— Start of DATASET ROWS —

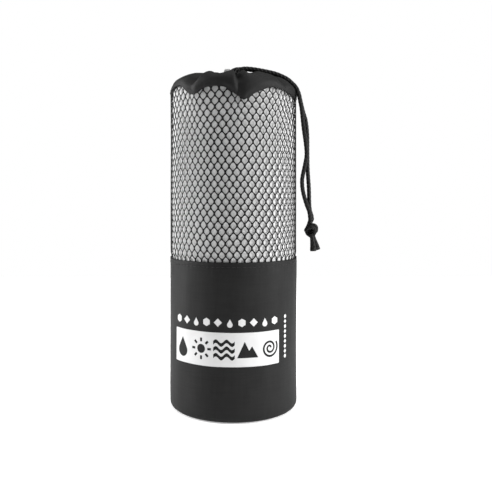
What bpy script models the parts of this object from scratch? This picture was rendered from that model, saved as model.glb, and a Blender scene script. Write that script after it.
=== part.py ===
"""Quick dry towel: a folded and rolled microfibre towel inside its nylon and net drawstring pouch.

The pouch stands on its base with the printed side towards -Y and the free ends of its drawcord
hanging on the +X side. Sizes are in metres, +Z is up, and the origin is the middle of the base.
"""

import math

import bmesh
import bpy
from mathutils import Matrix, Vector

# ---- driving sizes ------------------------------------------------------------------------------
GAP = 0.0003  # between pieces that touch or are sewn together
CLOTH = 0.0006  # thickness of every cloth and tape
POUCH_RADIUS = 0.0400  # outside of the nylon and the net
BASE_CORNER = 0.0025  # radius where the nylon turns under the base
BASE_TURN_UNDER = 0.0028  # how far the base disc's edge lies inside the pouch's outside
WAIST_Z = 0.0924  # seam between the nylon and the net
SHOULDER = 0.0105  # radius where the casing turns from the wall to the top
SHOULDER_RISE = 0.0035  # straight wall of the casing below that turn
BINDING_WIDTH = 0.0070  # tape over a round seam
BASE_BINDING_WIDTH = 0.0050
SIDE_BINDING_WIDTH = 0.0080
CORD_DIAMETER = 0.0026
CHANNEL_CLEARANCE = 0.0004  # around the cord in its channel
MOUTH_RADIUS = 0.0140  # of the drawn-up mouth
CORD_INSET = 0.0029  # from the mouth's edge to the cord's centre line
PLEATS = 10  # folds round the drawn-up casing
PLEAT_DEPTH = 0.0016
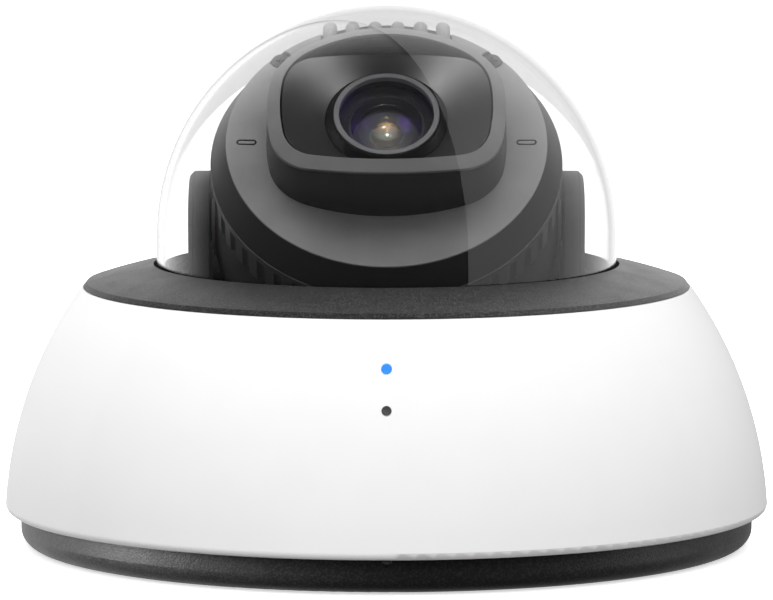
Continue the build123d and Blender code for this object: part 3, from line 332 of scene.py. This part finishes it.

— End of DATASET ROWS —

**TASK STATEMENT:** Reproduce the material above, every line of it, exactly.

**ANSWER FOR THIS EXERCISE:**
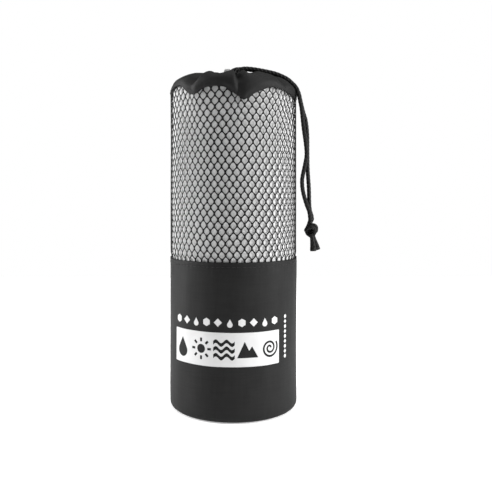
What bpy script models the parts of this object from scratch? This picture was rendered from that model, saved as model.glb, and a Blender scene script. Write that script after it.
=== part.py ===
"""Quick dry towel: a folded and rolled microfibre towel inside its nylon and net drawstring pouch.

The pouch stands on its base with the printed side towards -Y and the free ends of its drawcord
hanging on the +X side. Sizes are in metres, +Z is up, and the origin is the middle of the base.
"""

import math

import bmesh
import bpy
from mathutils import Matrix, Vector

# ---- driving sizes ------------------------------------------------------------------------------
GAP = 0.0003  # between pieces that touch or are sewn together
CLOTH = 0.0006  # thickness of every cloth and tape
POUCH_RADIUS = 0.0400  # outside of the nylon and the net
BASE_CORNER = 0.0025  # radius where the nylon turns under the base
BASE_TURN_UNDER = 0.0028  # how far the base disc's edge lies inside the pouch's outside
WAIST_Z = 0.0924  # seam between the nylon and the net
SHOULDER = 0.0105  # radius where the casing turns from the wall to the top
SHOULDER_RISE = 0.0035  # straight wall of the casing below that turn
BINDING_WIDTH = 0.0070  # tape over a round seam
BASE_BINDING_WIDTH = 0.0050
SIDE_BINDING_WIDTH = 0.0080
CORD_DIAMETER = 0.0026
CHANNEL_CLEARANCE = 0.0004  # around the cord in its channel
MOUTH_RADIUS = 0.0140  # of the drawn-up mouth
CORD_INSET = 0.0029  # from the mouth's edge to the cord's centre line
PLEATS = 10  # folds round the drawn-up casing
PLEAT_DEPTH = 0.0016
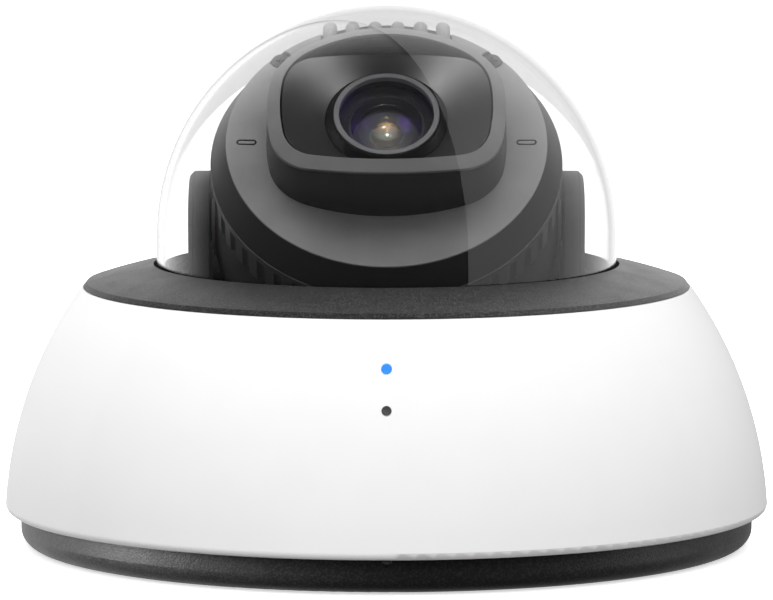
Continue the build123d and Blender code for this object: part 3, from line 332 of scene.py. This part finishes it.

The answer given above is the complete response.